This article was originally published on OnlineDegrees.com
By Blythe Robbins
Douglas Adams, author of the comic science fiction classic "The Hitchhikers' Guide to the Galaxy," once commented on his difficulties finishing projects on time.
"I love deadlines," he said. "I love the whooshing sound they make as they fly by."
Adams isn't alone. Three out of four college students consider themselves procrastinators, according to a 2007 study by industrial psychologist Piers Steel.
But if you consider yourself a hopeless case, don't sweat it! Even procrastinators can be productive, as John Perry, an emeritus professor of philosophy at Stanford, wrote in an influential 1996 essay, "How to Procrastinate and Get Things Done." The essay recently won Perry an Ig Nobel award--honoring "achievements that first make people laugh, and then make them think" -- from the Harvard humor magazine Annals of Improbable Research, 15 years after the essay was published. Hey, even Harvard procrastinates.
Read on to find out how you can be a procrastinator, but still get things done.
Strategy No. 1: Consider why you procrastinate.
If you have a tendency to put off big tasks no matter how important they are, it may be helpful to consider why you're procrastinating.
"As a coach, I've found that where there's cost, there's benefit. Meaning, while people may experience a cost from procrastinating, they also receive a benefit from it," said Jackie Trepanier, owner of Cultivated Coaching in Detroit, Mich. Trepanier often provides procrastination help as a leadership/career development and transition coach.
"Perhaps procrastination is a way to put off change. Maybe it's to put off the unknown for a little while longer, or to hold back from doing something that can be exciting but scary. I've also found that people procrastinate because they're not ready to do something. Until they're ready, they'll put off their next steps, whatever those may be," she said.
Figuring out the reason behind your procrastination can be the first step to realizing how to move forward.
Strategy No. 2: Be aware of distractions (and turn them off!).
There may be a benefit to procrastinating, but people admit that it doesn't necessarily make them happy. Steel's 2007 study found that not only is procrastination on the rise, it makes people poorer, fatter and unhappier. Yikes.
Even with good intentions, being productive can be incredibly challenging. With technology at your fingertips, distractions are often effortless and unnoticeable.

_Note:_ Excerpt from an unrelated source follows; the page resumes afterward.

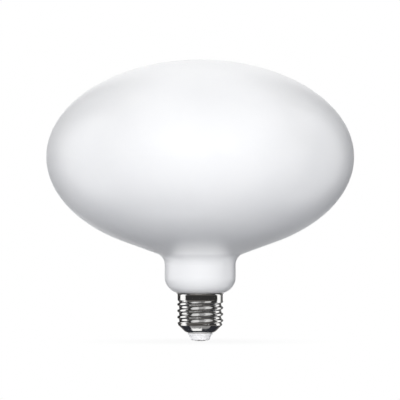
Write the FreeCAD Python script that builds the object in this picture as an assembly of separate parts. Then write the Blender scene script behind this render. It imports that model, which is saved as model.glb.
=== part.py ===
import FreeCAD, Part
import math
import os

# Oval light bulb with an E27 screw cap.
# Millimetres, +Z up through the bulb's axis, origin at the middle of the centre contact's flat face.

# Blown opal glass
OVAL_DIAMETER = 175.4
OVAL_TOP_HEIGHT = 55.3  # above the widest line
OVAL_BOTTOM_DEPTH = 55.7  # below it, of the whole ellipse
FLANK_ANGLE = 70.0  # of the straight flank under the oval, from the axis
NECK_DIAMETER = 40.4
NECK_LENGTH = 7.23  # of its straight part
NECK_ROOT_RADIUS = 6.5
SHOULDER_RADIUS = 9.2
SEAT_ABOVE_THREAD = 0.4  # the glass ends this far above the thread, inside the collar
SEAT_END_RADIUS = 1.2
CEMENT_GAP = 0.15  # between glass and cap

# Screw cap, rolled and pressed from sheet
CAP_WALL = 0.3
CAP_HEIGHT = 22.9
COLLAR_BELOW_CREST = 0.2  # the collar's radius is smaller than the thread's by this
COLLAR_HEIGHT = 3.9  # from the rim down to the thread
RIM_FLARE_RADIUS = 1.13  # outside the sheet
RIM_FLARE_ANGLE = 65.0  # that the sheet turns out by, so that its cut edge faces up and out
THREAD_DIAMETER = 26.3
THREAD_PITCH = 3.629  # seven turns to the inch
THREAD_DEPTH = 1.095
THREAD_RUN_OUT = 1.5
CREST_BELOW_RIM = 8.4  # of the first whole crest on the +X side
BASE_BELOW_CREST = 0.5  # the base's largest radius is smaller than the thread's by this
BASE_ANGLE = 45.0
BASE_EDGE_RADIUS = 0.3  # inside the sheet
BASE_TURN_RADIUS = 5.0
BASE_HOLE_DIAMETER = 12.0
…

Particularly for college students who adeptly maneuver iPhone, iPad, iTunes, computer, and TV, these distractions can derail all productivity. Avoid distractions by turning off the TV or stereo. And if you can't resist the urge to check Facebook while writing a paper, consider an Internet-freezing app such as Freedom.
Strategy No. 3: Discover the art of productive procrastination.
Even with no distractions, however, it's difficult to suddenly stop procrastinating. Perry's Ig Nobel-winning essay described a system called "structured procrastination," which allows you to procrastinate while still getting work done.
"The procrastinator can be motivated to do difficult, timely and important tasks, as long as these tasks are a way of not doing something more important" wrote Perry in his 1996 essay, "How to Procrastinate and Get Things Done."
Perry's essay recommends that you "begin by establishing a hierarchy of the tasks you have to do, in order of importance from the most urgent to the least important." With your natural tendency to procrastinate, you'll avoid items on your list by completing others, and actually become productive in the process.
Strategy #4: The devil is in the details
Even if you've managed to complete the smaller, less important tasks on your "to do" list, facing the bigger, more important projects can be daunting.
"We often brainstorm a list of five things clients could do to break past the procrastination. Then, we decide on one action for the week from this list of five that they commit to taking that week," Trepanier said.
Taking larger goals and breaking them down into smaller steps makes the process more manageable. For example, if you have a large paper due, you can break down the project into smaller pieces: Brainstorm topic, create outline, write introduction, etc. Once you have these smaller tasks, you can commit to one action item to focus on until they're all complete.
Strategy No. 5: Create accountability.
No matter how you plan out the details, sometimes the one thing you need to be productive is outside help.
Courtney Lyons, 23, an editorial assistant, was a self-described procrastinator in college. It wasn't until Lyons entered the workplace that she stopped procrastinating.
"Now, being in the real world, I can't get away with procrastination like in college. In college, you only have to rely on yourself to get things done, whereas when you're working, there are so many other people involved in projects. I must rely on other people and they must rely on me," said Lyons.
Being accountable to co-workers helps Lyons stay on task. You can create accountability on a project in a number of ways: Meet with a regular study group, ask a friend to call you or make an appointment to discuss a paper draft with your professor.
With these five strategies to use, you've got all the tools you need to be productive. So what are you waiting for? Get to work!